YOGYAKARTA, Suara Muhammadiyah- Tidak dapat dipungkiri, bahwa Arsip dan dokumen memiliki peran signifikan bagi sebuah persyarikatan dalam menghadapi berbagai tantangan di masa depan. Hal tersebut diungkapkan oleh Abdul Munir Mulkhan, Sejarawan Muhammadiyah sembari melanjutkan bahwa konsekuensi bagi aktivis persyarikatan yang tidak akrab dengan arsip dan dokumen mereka tidak akan paham akan jati diri gerakan.
“Akibat yang dapat muncul karena para aktivis Muhammadiyah kurang akrab dengan arsip dan dokumen persyarikatan adalah munculnya sikap penolakan terhadap jati diri gerakan itu sendiri,” tutur Munir Mulkhan dalam Diskusi ‘Muhammadiyah dalam Lorong Waktu’ : Urgensi Arsip bagi Persyarikatan Muhammadiyah di lantai dasar Masjid KH Ahmad Dahlan, Jum’at (18/11).
Sayangnya, lanjut Munir Mulkhan, selama ini belum ada tata kelola pengarsipan yang memadai di Muhammadiyah.
Salah satu contoh yang diberikan oleh Munir Mulkhan adalah bahwa dalam dokumen-dokumen lama, Muhammadiyah menyebutkan keberadaan klasifikasi 3 jenis anggota Muhammadiyah di antaranya adalah anggota biasa, Istimewa dan donator. Anggota Istimewa dan Donator sendiri terbuka bagi mereka yang memiliki ketertarikan dengan gerakan Muhammadiyah, baik yang non Muslim ataupun non pribumi. Ini menjadi contoh, bahwa tanpa adanya dokumen tersebut, maka para penerus persyarikatan tidak akan mengerti akan salah satu hal mendasar dalam gerakan Muhammadiyah.

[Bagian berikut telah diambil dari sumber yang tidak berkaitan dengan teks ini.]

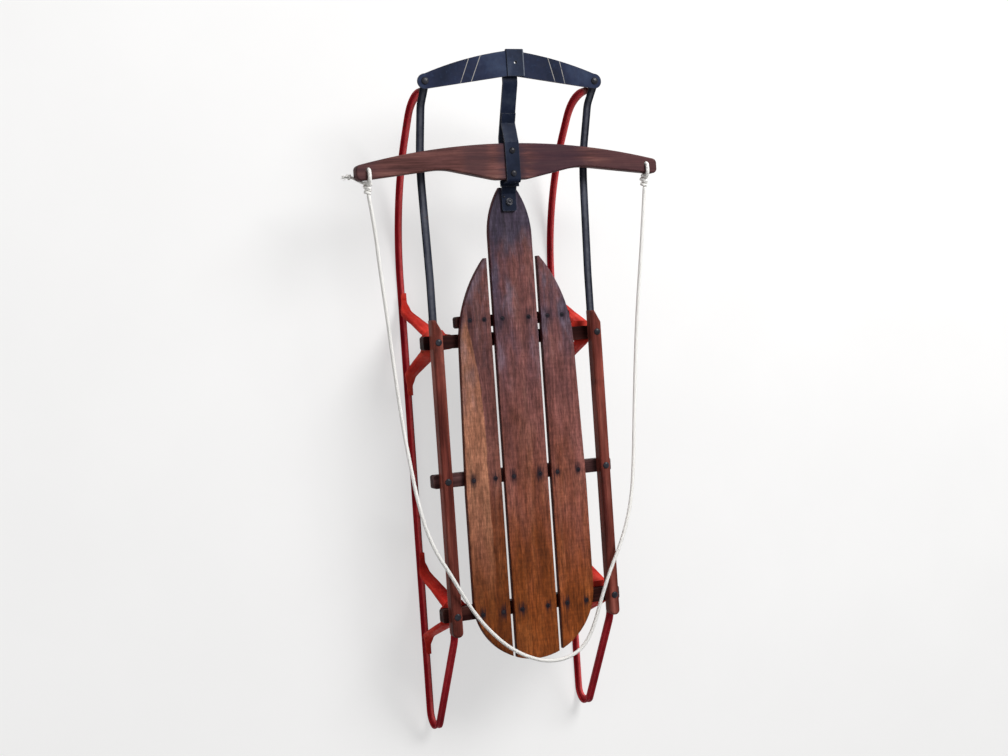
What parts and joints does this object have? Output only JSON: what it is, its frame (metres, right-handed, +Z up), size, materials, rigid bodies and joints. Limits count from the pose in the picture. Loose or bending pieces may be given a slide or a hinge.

“Tanpa adanya arsip-arsip seperti itu, Muhammadiyah tidak paham hal itu, bagai anak ayam kehilangan induknya. Gagal memahami jati diri gerakannya sendiri bagai malin kundang yang tidak mau menerima kenyataan dirinya sendiri,” imbuhnya.
Contoh lain yang disebutkan oleh Munir Mulkhan adalah bahwa berdasarkan pengamatannya, terdapat dokumen yang mengatakan bahwa aksi-aksi kemanusiaan yang dilakukan oleh Muhammadiyah melalui rumah sakit murni atas nama kemanusiaan. Kegiatan kemanusiaan yang dilakukan Muhammadiyah tidak memiliki tujuan untuk mengubah mereka yang tidak Muhammadiyah menjadi Muhammadiyah, ataupun yang non-Muslim untuk masuk Islam. Dokumen yang merupakan amanat Muhammadiyah pada tahun 1929 ini yang kemudian disebut oleh Munir Mulkhan sebagai asas PKO (Penolong Kesengsaraan Oemat) yang kini disebut sebagai PKU.
Ia pun mengutip apa yang dikatakan oleh Prof Kuntowijoyo bahwa, “Tanpa adanya Arsip tersebut, gerakan Muhammadiyah akan memasuki lorong labirin yang membingungkan,” kata Munir Mulkhan (Th).